I can almost picture it, Connie - Eoin's band of hired helpers tramping and rattling through bamboo groves throughout the world, searching for perfect specimens, for the 'one size fits all' of the bamboo crop. Eoin, pencil and clipboard in hand, now standing at the loading dock, in exchange for quiet thoughtful walks along the beach, directing shipments from all over to his central distribution headquarters bound for shipping and handling facilities, working 'round the clock supplying droves of eBay bidders excitedly funneling MoneyOrders into Eoin's Bamclar Works, Ltd.
By 2003 Eoin easily becomes one of the world's top ten richest....

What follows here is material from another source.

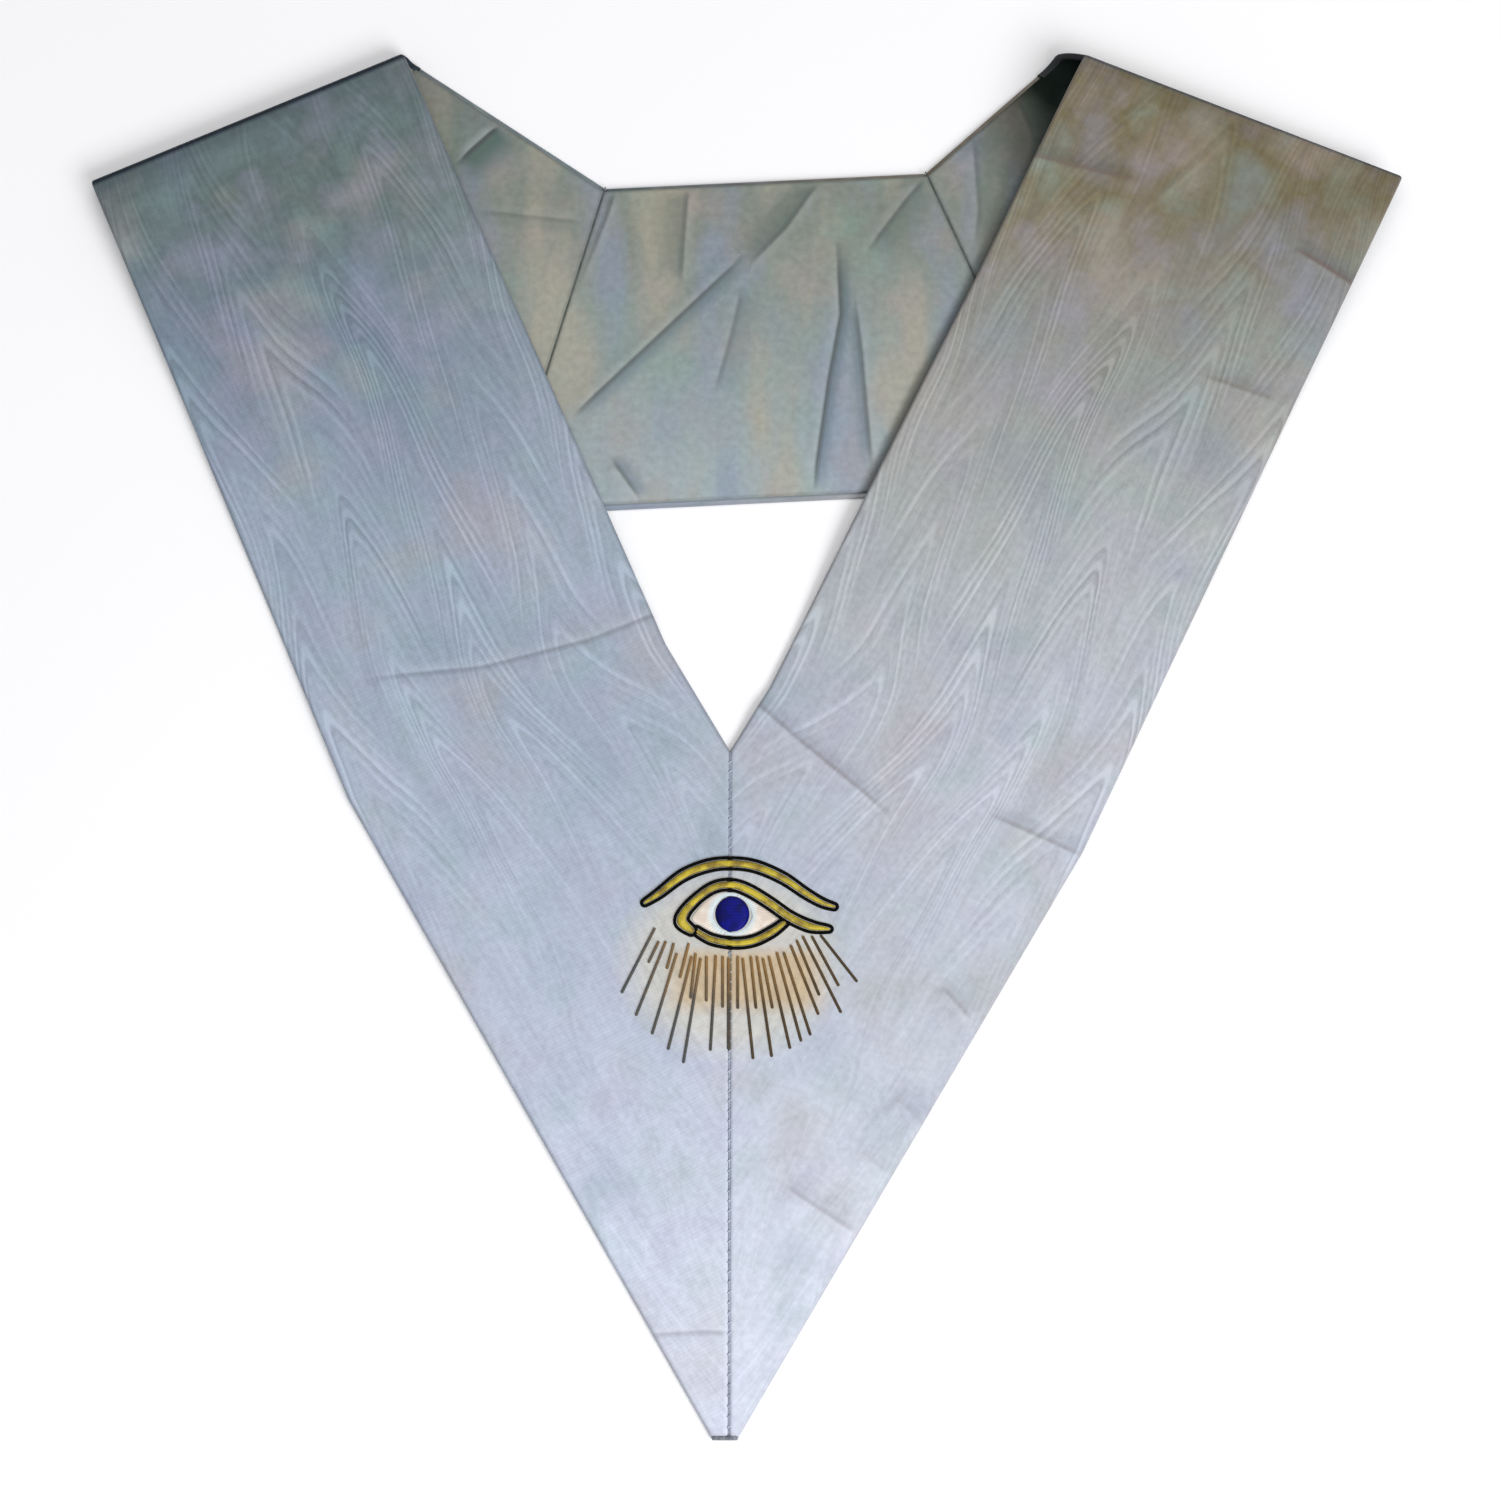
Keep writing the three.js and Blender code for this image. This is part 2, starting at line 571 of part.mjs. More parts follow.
// Stitching on an outline. A cutter is taller than the stitching at both faces.
function stitched(outline, isCutter = false) {
  const spare = isCutter ? STITCH_HEIGHT : 0;
  const geometry = new THREE.ExtrudeGeometry(new THREE.Shape(outline), {
    depth: STITCH_HEIGHT + 2 * spare,
    bevelEnabled: false,
  });
  return solidFrom(geometry.translate(0, 0, -spare));
}

const goldEdge = 0;
const lineInside = LAYER_GAP;
const lineOutside = LAYER_GAP + OUTLINE_WIDTH;

function browOutline() {
  return stitched(bandOutline(BROW, lineOutside)).subtract(stitched(bandOutline(BROW, lineInside), true));
}

// The black line runs round both lids, and the lower lid's gold stops where the upper lid's
// line crosses it.
function lidOutline() {
  const lowerHole = stitched(bandOutline(LOWER_LID, lineInside), true)
    .subtract(stitched(bandOutline(UPPER_LID, lineOutside), true));
  return stitched(bandOutline(UPPER_LID, lineOutside))
    .add(stitched(bandOutline(LOWER_LID, lineOutside)))
    .subtract(stitched(bandOutline(UPPER_LID, lineInside), true))
    .subtract(lowerHole);
}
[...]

only to have succumbed to the lure of riches in exchange for a business genius mindset... and total loss of his creative musical abilities; there being no time to develop and improve the design of his first models -- they're good enough and so widely accepted they're considered the standard of excellence for the next century. And that's why clarinets switched from 12th to 11ths, so revolutionizing the world of music that nobody could tell anymore which instrument was in or out of tune with itself or anybody else's. But, the fingering system's so dramatically simplified that music teachers have become obsolete. Anyone could do it. Just like the ukelele players of the 50s and 60s. And Eoin becomes just as forgotten as the inventor of the uke.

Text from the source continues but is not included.